C. Denial of a Certificate of Appealability
"A certificate of appealability may issue . . . only if the applicant has made a substantial showing of the denial of a constitutional right." 28 U.S.C. § 2253(c)(2). When a district court has denied a habeas petition on procedural grounds without reaching the merits of the underlying constitutional claim, the petitioner must show that (1) "jurists of reason would find it debatable whether the district court was correct in its procedural ruling," and that (2) "jurists of reason would find it debatable whether the petition states a valid claim of the denial of a constitutional right." Slack v. McDaniel, 529 U.S. at 484 (2000). "Where a plain procedural bar is present and the district court is correct to invoke it to dispose of the case, a reasonable jurist could not conclude either that the district court erred in dismissing the petition or that the petitioner should be allowed to proceed further." Id.

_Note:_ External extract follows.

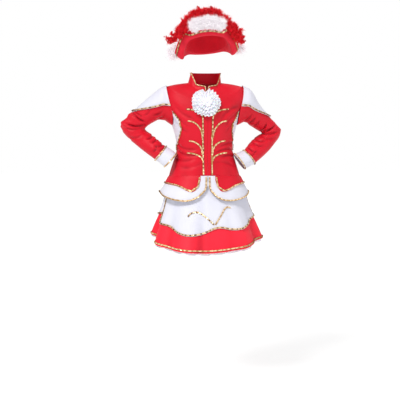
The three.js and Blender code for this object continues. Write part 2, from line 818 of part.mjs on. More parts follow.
// A white organza frill, gathered to the inside of the skirt, that shows below its hem.
const FRILL_WAVES = 24;
const FRILL_TOP = 0.9;
const FRILL_END = 1.025;
const FRILL_WAVE = 7;
const frill = form((u, v) => {
  const column = Math.floor(u / SKIRT_STEP) * SKIRT_STEP;
  const inside = (angle) => lifted(skirt, angle, min(v, 1), -2 * LAY - NET);
  const spot = inside(column).lerp(inside(column + SKIRT_STEP), (u - column) / SKIRT_STEP);
  const fall = unit((v - FRILL_TOP) / (FRILL_END - FRILL_TOP));
  const wave = ((cos(u * FRILL_WAVES * DEG) - 1) / 2) * FRILL_WAVE * fall;
  const out = new THREE.Vector2(spot.x, spot.y).normalize();
  return spot.add(new THREE.Vector3(out.x * wave, out.y * wave, -max(v - 1, 0) * SKIRT_FALL));
}, -1);
add(
  "frill",
  cloth(frill, FRILL_WAVES * 4, 1, (s, t) => [s * FULL, mix(FRILL_TOP, FRILL_END, t)], {
    closed: true,
    thick: NET - 0.1,
  }),
  ORGANZA,
);

// The jabot: ruffled organza rings on a covered core, leaning back on the chest under the collar.
const JABOT_LEAN = 19;
const jabot = new THREE.Group();
jabot.position.set(-6, -84, -68);
jabot.rotation.x = -JABOT_LEAN * DEG;
costume.add(jabot);
const ruffles = table(
  ["name", "inner", "outer", "waves", "swing", "front"],
  [
    ["jabot_ruffle_1", 6.6, 53, 14, 3.6, 7],
    ["jabot_ruffle_2", 6.6, 43, 12, 3.2, 13.6],
    ["jabot_ruffle_3", 6.6, 31, 9, 2.8, 19.8],
    ["jabot_ruffle_4", 6.6, 19, 6, 2.4, 25.6],
  ],
);
ruffles.forEach(({ name, inner, outer, waves, swing, front }, tier) => {
  const ruffle = form((u, r) => {
    const open = unit((r - inner) / (outer - inner));
    const wave = sin(u * waves * DEG + tier) * swing * open;
    const scallop = 1 + 0.05 * open * cos(u * waves * DEG + tier + 0.6) + 0.03 * open * sin(3 * u * DEG);
    const reach = r * scallop;
    return new THREE.Vector3(reach * sin(u * DEG), -front - wave - open * 2, reach * cos(u * DEG));
  });
  const opened = (s, t) => [s * FULL, mix(inner, outer, t)];
  add(name, cloth(ruffle, waves * 4, 1, opened, { closed: true, thick: NET }), ORGANZA, jabot);
});
const CORE = 6;
const coreProfile = [
  [0, 1.4],
  [CORE, 1.4],
  [CORE, 27],
  [CORE * 0.7, 29.5],
  [0, 30.5],
].map(([r, y]) => new THREE.Vector2(r, y));
const core = new THREE.LatheGeometry(coreProfile, 10).rotateX(PI);
add("jabot_core", core, ORGANZA, jabot);

// The hat sits tipped back and a little to the side. Its own frame has the crown's rim at z = 0.
const hat = new THREE.Group();
hat.position.set(7, 2, 150);
hat.rotation.set(-16 * DEG, -3.5 * DEG, -6 * DEG);
costume.add(hat);
const CROWN_HALF = 80;
const CROWN_LONG = 96;
const CROWN_HIGH = 92;
const crown = form((u, v) => {
  const rise = (v * PI) / 2;
  const r = cos(rise) ** 0.75;
  return new THREE.Vector3(
    CROWN_HALF * r * sin(u * DEG),
    -CROWN_LONG * r * cos(u * DEG),
    CROWN_HIGH * sin(rise),
  );
});
// The brim leaves the rim, rolls down at the wearer's ears and stands up before and behind.
const brimTable = table(
  ["at", "rollOut", "rollUp", "edgeOut", "edgeUp"],
  [
    [0, 20, -14, 17, 70],
    [22, 21, -16, 18, 66],
    [45, 20, -26, 23, 46],
    [66, 10, -54, 32, 4],
    [90, 0, -84, 38, -22],
    [114, 10, -54, 32, 6],
    [135, 20, -26, 24, 42],
    [158, 21, -16, 20, 60],
    [180, 20, -14, 19, 64],
  ],
);
const BRIM_SET = CLOTH + LAY; // the brim's foot outside the crown
const CROWN_FOOT = 0.004;
const brim = form((u, t) => {
  const { rollOut, rollUp, edgeOut, edgeUp } = ringAt(brimTable, abs(turnOf(u)));
  const bend = (a, b) => 2 * t * (1 - t) * a + t * t * b;
  const out = bend(rollOut, edgeOut) + BRIM_SET;
  return new THREE.Vector3(
    (CROWN_HALF + out) * sin(u * DEG),
    -(CROWN_LONG + out) * cos(u * DEG),
    bend(rollUp, edgeUp),
  );
});
const CROWN_TOP = 0.985;
add(
  "hat_crown",
  cloth(crown, 18, 4, (s, t) => [s * FULL, mix(CROWN_FOOT, CROWN_TOP, t)], { closed: true }),
  VELVET,
  hat,
);
const BRIM_COLUMNS = 30;
const brimWall = (extra, over) =>
  cloth(brim, BRIM_COLUMNS, 4, (s, t) => [s * FULL, mix(0, over, t)], {
    closed: true,
    lift: -CLOTH - extra,
    thick: CLOTH + 2 * extra,
  });
add("hat_brim", brimWall(0, 1), VELVET, hat);

// A boa: a tube along a curve, lumpy, with rounded ends, cut to sit on the brim's edge.
function boa(points, thickness, stepsAlong, sides, lump) {
  const curve = new THREE.CatmullRomCurve3(points);
  const frames = curve.computeFrenetFrames(stepsAlong, false);
  const grid = [];
  for (let i = 0; i <= stepsAlong; i += 1) {
    const s = i / stepsAlong;
    const middle = curve.getPointAt(s);
    const end = max(sin(unit(min(s, 1 - s) * 9) * PI * 0.5), 0.25);
    grid.push(
      Array.from({ length: sides }, (_, k) => {
        const a = (k / sides) * 2 * PI;
        const r = thickness(s) * end * (1 + lump * sin(5 * a + 9 * i) + lump * cos(3 * a - 5 * i));
        return middle
          .clone()
          .addScaledVector(frames.normals[i], r * cos(a))
          .addScaledVector(frames.binormals[i], r * sin(a));
      }),
    );
  }
  const spots = [...grid.flat(), curve.getPointAt(0), curve.getPointAt(1)];
  const faces = [];
  const at = (i, k) => i * sides + (k % sides);
  const [first, last] = [spots.length - 2, spots.length - 1];
  for (let k = 0; k < sides; k += 1) {
    for (let i = 0; i < stepsAlong; i += 1)
      faces.push(...quad(at(i, k), at(i, k + 1), at(i + 1, k + 1), at(i + 1, k)));
    faces.push([first, at(0, k + 1), at(0, k)], [last, at(stepsAlong, k), at(stepsAlong, k + 1)]);
  }
  return closedMesh(spots, faces);
}
const BOA_GAP = 0.35;
const brimRoom = solid(brimWall(BOA_GAP, 1.01));
const biggest = (made) => made.decompose().sort((a, b) => b.volume() - a.volume())[0];
const seated = (made) => meshOf(biggest(made.subtract(brimRoom)));
const edgePoint = (u, out, up, t = 1) => {
  const spot = brim.point(u, t);
  const away = new THREE.Vector3(sin(u * DEG), -cos(u * DEG), 0);
  return spot.addScaledVector(away, out).add(new THREE.Vector3(0, 0, up));
};

// A feather tip: a thin curved spike that leaves the boa.
const tuftColumns = ["angle", "out", "up", "long"];
const tufts = table(tuftColumns, [
  [-66, 1, -0.3, 44],
  [-64, 1, 0.1, 46],
  [-60, 1, 0.4, 36],
  [-52, 0.8, 0.9, 30],
  [-42, 0.5, 1, 28],
  [-28, 0.2, 1, 24],
  [-14, -0.1, 1, 26],
  [0, 0.2, 1, 22],
  [14, 0.1, 1, 24],
  [28, 0.3, 1, 26],
  [40, 0.6, 1, 26],
  [52, 0.9, 0.8, 28],
  [62, 1, 0.5, 32],
  [70, 1, 0.2, 32],
  [76, 1, -0.3, 30],
]);
// The boa stands on the edge in the middle, and slides down before the brim on each side.
const plumeRow = table(
  ["at", "out", "up", "climb"],
  [
    [-76, 9, 6, 1],
    [-60, 12, 4, 0.98],
    [-42, 14, 5, 0.92],
    [-22, 6, 12, 1],
    [0, 4, 12, 1],
    [22, 6, 12, 1],
    [42, 14, 5, 0.92],
    [60, 14, 2, 0.96],
    [80, 10, 4, 1],
  ],
);
const PLUME_ENDS = [-66, 77];
const plumePoint = (u, further = 0, higher = 0) => {
  const { out, up, climb } = ringAt(plumeRow, u);
  return edgePoint(u, out + further, up + higher, climb);
};
function tuft({ angle, out, up, long }, i) {
  const root = plumePoint(angle);
  const away = plumePoint(angle, out, up).sub(root).normalize();
  const spike = new THREE.ConeGeometry(6.5, long, 3, 1);
  spike.translate(0, long / 2, 0);
  spike.rotateY(i);
  spike.applyQuaternion(new THREE.Quaternion().setFromUnitVectors(new THREE.Vector3(0, 1, 0), away));
  return spike.translate(root.x, root.y, root.z);
}
const plumeLine = steps(12, (s) => plumePoint(mix(...PLUME_ENDS, s)));
const plumeRadius = (s) => mix(18, 14.5, ease(1 - abs(2 * s - 1)));
const plumeTube = (extra) => boa(plumeLine, (s) => plumeRadius(s) + extra, 20, 7, 0.07);

// The white marabou: a strip on the brim's front, and a longer one round the back.
const FUR_LINE = 0.8; // how far up the brim the front strip sits
const FUR_RADIUS = 23;
const furFront = steps(8, (s) => edgePoint(mix(-33, 38, s), 11, 0, FUR_LINE));
const furTube = (extra) => boa(furFront, () => FUR_RADIUS + extra, 10, 8, 0.06);
add("hat_fur_front", seated(solid(furTube(0))), BOA_WHITE, hat);

// The braid lies under the marabou at the front, and runs out along the edge to the ears.
const braidLine = (u) => mix(0.52, 0.9, ease(unit((abs(u) - 30) / 24)));
const hatPath = steps(16, (s) => mix(-96, 96, s)).map((u) => [u, braidLine(u)]);
const hatBraid = (extra) =>
  braid(brim, hatPath, {
    lift: 2 * BRAID_LAY - extra,
    thick: BRAID_THICK + 2 * extra,
    wide: BRAID_WIDE + 2 * extra,
  });
add("hat_braid", hatBraid(0), GOLD, hat);

const plume = [plumeTube(0), ...tufts.map(tuft)]
  .map(solid)
  .reduce((all, one) => all.add(one))
  .subtract(solid(furTube(BOA_GAP)))
  .subtract(solid(hatBraid(BOA_GAP)));
add("hat_plume", seated(plume), BOA_RED, hat);
const toEnd = (s) => min(s, 1 - s);
const furBack = steps(16, (s) => edgePoint(mix(90, FULL - 88, s), 14, mix(-6, 6, unit(6 * toEnd(s)))));
const furRound = boa(furBack, (s) => mix(27, 21, ease(unit(4 * toEnd(s)))), 18, 8, 0.06);
const furRoom = solid(furRound).subtract(solid(plumeTube(BOA_GAP))).subtract(solid(hatBraid(BOA_GAP)));
add("hat_fur_back", seated(furRoom), BOA_WHITE, hat);

export default costume;
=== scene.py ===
import math
import random

import bmesh
import bpy
import numpy as np
from mathutils import Matrix, Vector
from mathutils.bvhtree import BVHTree


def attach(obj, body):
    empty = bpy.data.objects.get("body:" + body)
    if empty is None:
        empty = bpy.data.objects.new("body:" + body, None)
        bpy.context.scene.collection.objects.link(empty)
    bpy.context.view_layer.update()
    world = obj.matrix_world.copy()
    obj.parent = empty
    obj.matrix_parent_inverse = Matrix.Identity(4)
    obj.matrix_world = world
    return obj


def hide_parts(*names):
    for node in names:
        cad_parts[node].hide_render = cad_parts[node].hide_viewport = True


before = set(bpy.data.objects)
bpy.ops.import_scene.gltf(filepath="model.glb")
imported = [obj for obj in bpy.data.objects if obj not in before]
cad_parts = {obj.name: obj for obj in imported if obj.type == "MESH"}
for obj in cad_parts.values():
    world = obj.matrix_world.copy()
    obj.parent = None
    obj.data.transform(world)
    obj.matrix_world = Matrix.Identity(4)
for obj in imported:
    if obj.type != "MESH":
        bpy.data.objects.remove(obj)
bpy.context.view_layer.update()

# The studio: a floor of white paper a leg's length below the skirt, white paper all round, and
# three wide soft lights, from the wearer's right and left before the costume and from above.
aim = Vector((-0.017, 0, -0.4275))
azimuth = math.radians(-7)
elevation = math.radians(4.5)
CAMERA_DISTANCE = 4
HALF_PICTURE = 200  # pixels
FOCAL_LENGTH = 1066.7  # pixels
camera = bpy.data.objects.new("camera", bpy.data.cameras.new("camera"))
bpy.context.collection.objects.link(camera)
toward = Vector(
    (
        math.sin(azimuth) * math.cos(elevation),
        -math.cos(azimuth) * math.cos(elevation),
        math.sin(elevation),
    )
)
camera.location = aim + CAMERA_DISTANCE * toward
camera.rotation_euler = (-toward).to_track_quat("-Z", "Y").to_euler()
camera.data.sensor_fit = "HORIZONTAL"
camera.data.angle = 2 * math.atan(HALF_PICTURE / FOCAL_LENGTH)
bpy.context.scene.camera = camera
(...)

The Magistrate Judge recommended that a COA not be issued, finding that Petitioner cannot show that reasonable jurists could debate dismissal of the instant Petition. (10 at 8) Finding no plain error in the Magistrate Judge's findings of fact and conclusions of law that the decisive procedural issue in this case, lack of exhaustion, is not debatable, the Court adopts the Magistrate Judge's recommendation that a Certificate of Appealability is required to be denied.
III. CONCLUSION
For the foregoing reasons, IT IS HEREBY ORDERED that Respondent's Motion to Dismiss [6] is GRANTED, and Pearce's Petition for a Writ of Habeas Corpus [1] is DISMISSED WITHOUT PREJUDICE for failure to exhaust state remedies.
IT IS FURTHER ORDERED that a Certificate of Appealability is DENIED.